The roles of the evolution of vortices on the aerodynamic noise of flapping wings

The effects of the evolution of vortices on the noise generated by a low-aspect-ratio flapping wing during hovering flight are investigated by solving the three-dimensional incompressible Navier-Stokes (N-S) equations. A simplified model based on the Ffowcs Williams-Hawkings (FW-H) acoustic analogy is developed here for investigating the aerodynamic noise of flapping wings, where the time derivative of the surface pressure is considered as the main contributor of far-field sound. A rigid rectangular wing with an aspect ratio of 1.5 undergoing both pitching and flapping motions at a Reynolds number (Re) of 1000 and a Mach number (M) of 0.04 is chosen for this study.

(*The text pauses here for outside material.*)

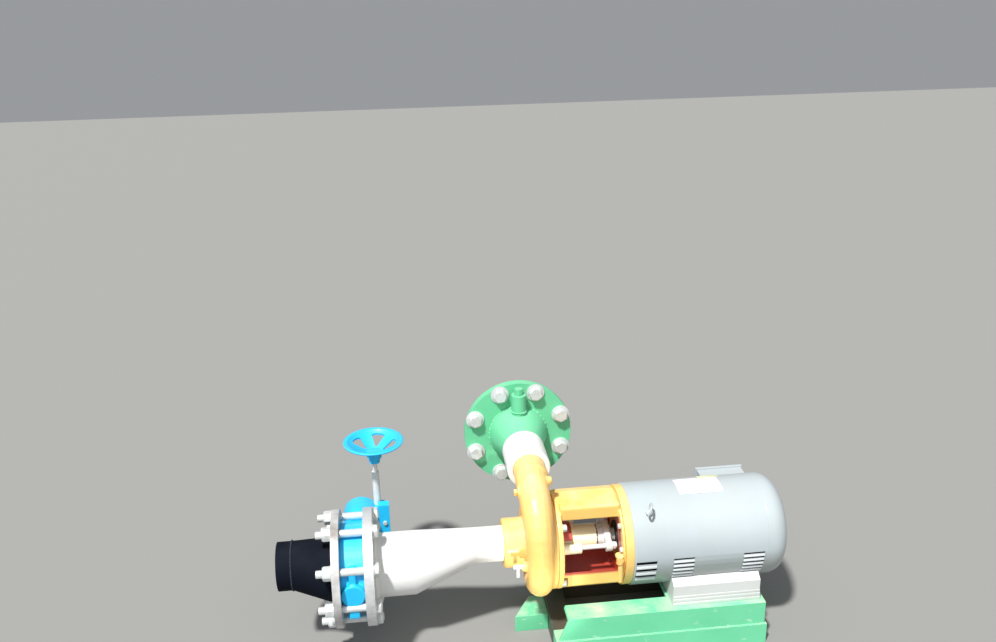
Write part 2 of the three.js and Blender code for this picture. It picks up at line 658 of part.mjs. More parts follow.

By incorporating a Green's function, the time derivative of the surface pressure is found to be determined by the time derivatives of the divergence of the convection, the centrifugal acceleration and Coriolis acceleration terms in a non-inertial reference frame, with the first being the dominant source which is mainly within the vortical structure. Further, the Green's function is found to determine the time derivative of the surface pressure, which is related to the movement of the vortices. A scaling analysis is conducted on the time derivative of the surface pressure forces, revealing a scaling relationship with the cube of the flapping frequency f_o.